Second, Bosch is not just any partner – it sits at the heart of Europe’s automotive supply chain. If Sarvam’s assistant ends up powering prototypes or limited rollouts inside Bosch‑equipped vehicles, it opens the door to broader use across German, French or Central European brands. That would put an Indian startup, mediated by Qualcomm, inside Europe’s most strategic consumer product: the car.
Third, there is the language angle. Europe is multilingual, with many regions and minority languages underserved by US‑centric models. India’s own diversity forces companies like Sarvam to take local languages seriously from day one. If Sarvam’s tooling for low‑resource Indian languages generalises, it could in theory be adapted to Basque, Welsh or regional dialects in the Balkans.
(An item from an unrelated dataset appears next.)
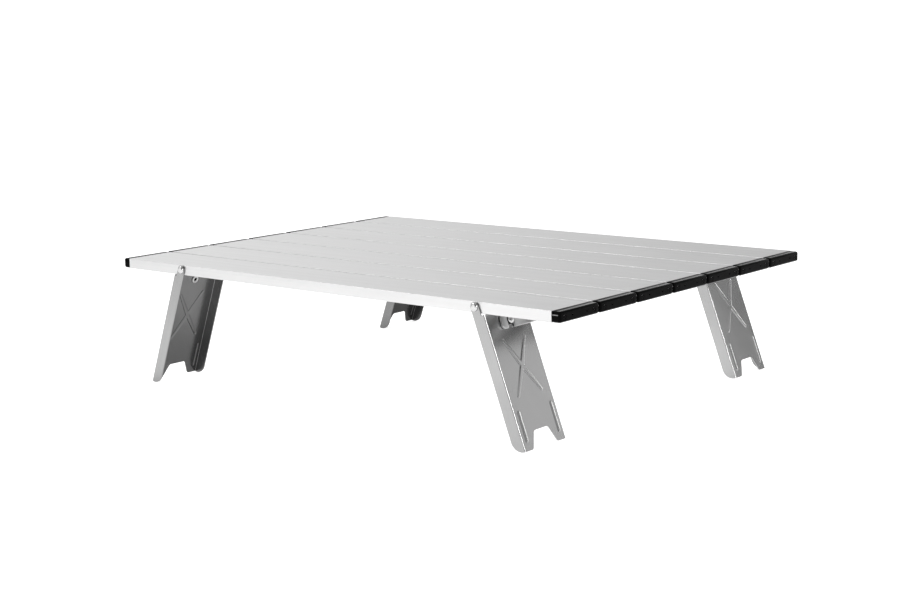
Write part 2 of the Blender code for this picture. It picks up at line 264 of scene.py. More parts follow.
def nodes_for(name):
    """A new material, its node tree, its shader and its object coordinates."""
    mat = bpy.data.materials.new(name)
    mat.use_nodes = True
    tree = mat.node_tree
    shader = tree.nodes["Principled BSDF"]
    coords = tree.nodes.new("ShaderNodeTexCoord")
    return mat, tree, shader, coords.outputs["Object"]


def noise(tree, coords, stretch, detail=3.0, roughness=0.55):
    """Noise with so many grains to the metre along X, Y and Z."""
    mapping = tree.nodes.new("ShaderNodeMapping")
    mapping.inputs["Scale"].default_value = stretch
    tree.links.new(coords, mapping.inputs["Vector"])
    tex = tree.nodes.new("ShaderNodeTexNoise")
    tex.inputs["Scale"].default_value = 1.0
    tex.inputs["Detail"].default_value = detail
    tex.inputs["Roughness"].default_value = roughness
    tree.links.new(mapping.outputs["Vector"], tex.inputs["Vector"])
    return tex.outputs["Fac"]


def spread(tree, value, low, high, start=0.25, stop=0.75, how="LINEAR"):
    """A value that goes from low to high while the one given goes from start to stop."""
    node = tree.nodes.new("ShaderNodeMapRange")
    node.interpolation_type = how
    for socket, number in (("From Min", start), ("From Max", stop),
                           ("To Min", low), ("To Max", high)):
        node.inputs[socket].default_value = number
    tree.links.new(value, node.inputs["Value"])
    return node.outputs["Result"]


def slope(tree, value, start, stop, low, high):
    """The same with an easy start and end."""
    return spread(tree, value, low, high, start, stop, "SMOOTHSTEP")


def grey(level):
    """A grey as a colour."""
    return (level, level, level)


def mixed(tree, value, dark, light):
    """A colour between two, by value."""
    node = tree.nodes.new("ShaderNodeMix")
    node.data_type = "RGBA"
    node.inputs["A"].default_value = (*dark, 1)
    node.inputs["B"].default_value = (*light, 1)
    tree.links.new(value, node.inputs["Factor"])
    return node.outputs["Result"]


def combine(tree, a, b, how="MULTIPLY"):
    """Two values or numbers combined."""
    node = tree.nodes.new("ShaderNodeMath")
    node.operation = how
    for i, value in enumerate((a, b)):
        if isinstance(value, (int, float)):
            node.inputs[i].default_value = value
        else:
            tree.links.new(value, node.inputs[i])
    return node.outputs["Value"]


def bump(tree, shader, height, distance, strength, after=None):
    """Bump from a height, on top of another bump if there is one."""
    node = tree.nodes.new("ShaderNodeBump")
    node.inputs["Distance"].default_value = distance
    node.inputs["Strength"].default_value = strength
    tree.links.new(height, node.inputs["Height"])
    if after is not None:
        tree.links.new(after, node.inputs["Normal"])
    tree.links.new(node.outputs["Normal"], shader.inputs["Normal"])
    return node.outputs["Normal"]


def anodised():
    """Satin anodised extrusion: fine draw lines along X, faint clouding, a few rubbed marks."""
    mat, tree, shader, coords = nodes_for("anodised_aluminium")
    shader.inputs["Metallic"].default_value = 1.0
    lines = noise(tree, coords, (9, 2600, 2600), 4.0, 0.65)
    broad = noise(tree, coords, (2, 160, 160), 2.0)
    cloud = noise(tree, coords, (14, 26, 26))
    rubbed = noise(tree, coords, (60, 900, 900), 2.0, 0.7)
    tone = combine(tree, combine(tree, lines, broad, "ADD"), cloud, "ADD")
    colour = mixed(tree, spread(tree, tone, 0, 1, 1.15, 1.85), grey(0.70), grey(0.76))
    tree.links.new(colour, shader.inputs["Base Color"])
    satin, marks = spread(tree, cloud, 0.33, 0.40), spread(tree, rubbed, 0.0, 0.05, 0.5, 0.8)
    tree.links.new(combine(tree, satin, marks, "ADD"), shader.inputs["Roughness"])
    first = bump(tree, shader, lines, 0.000012, 0.6)
    bump(tree, shader, broad, 0.00002, 0.35, first)
    return mat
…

For European startups building their own sovereign AI stacks, Sarvam is both a potential collaborator and a wake‑up call. If Europe moves too slowly, "sovereign" may end up meaning "not American or Chinese" – but still not European.
6. Looking ahead
Several threads are worth tracking over the next 12–24 months.
Real‑world performance on feature phones. Demo videos are easy; sustained, low‑latency performance in multiple languages on cheap hardware is not. Watch for concrete product launches with HMD/Nokia and feedback from India’s mass market.
Depth of the Bosch integration. Is this a lab‑scale experiment, or does Sarvam become part of production‑grade in‑car systems? Any mention of pilots with major European OEMs will be a strong signal.
Qualcomm’s "Sovereign AI" playbook. If Qualcomm manages to bundle Sarvam‑like models with its chipsets for emerging markets, it could create a de facto standard for on‑device assistants outside the Apple/Google ecosystems. That would pressure MediaTek, Samsung and European hardware makers to respond.
Regulatory reaction. As the EU AI Act phases in, regulators will get more interested in how "AI inside the device" is tested, updated and audited. Edge AI vendors like Sarvam may find themselves pulled into European conformity assessments if their tech ships in EU‑bound hardware via Bosch or HMD.
Business model durability. Sarvam is currently venture‑backed and moving from enterprise to consumer. Will it license models per device, bundle them with chips, or go for revenue‑sharing on services? The economics of tiny models are still unproven at scale.
If Sarvam executes, expect copycats: other Indian, African and Latin American startups building ultra‑compact, culturally fluent AI for constrained devices. The next big AI platform might not start in a San Francisco data center, but in a feature phone sold in a small town.
7. The bottom line
Sarvam’s push into feature phones, cars and smart glasses is more than an interesting product demo; it’s an early glimpse of an AI world that is cheaper, more local and less cloud‑dependent. For Europe, this is both an opportunity – privacy‑friendly, sovereign‑aligned edge AI – and a competitive threat if local players stay stuck in research mode. The open question is whether regulators, chipmakers and OEMs will embrace this bottom‑up, Global South‑driven model of AI before US and Chinese incumbents adapt it for themselves.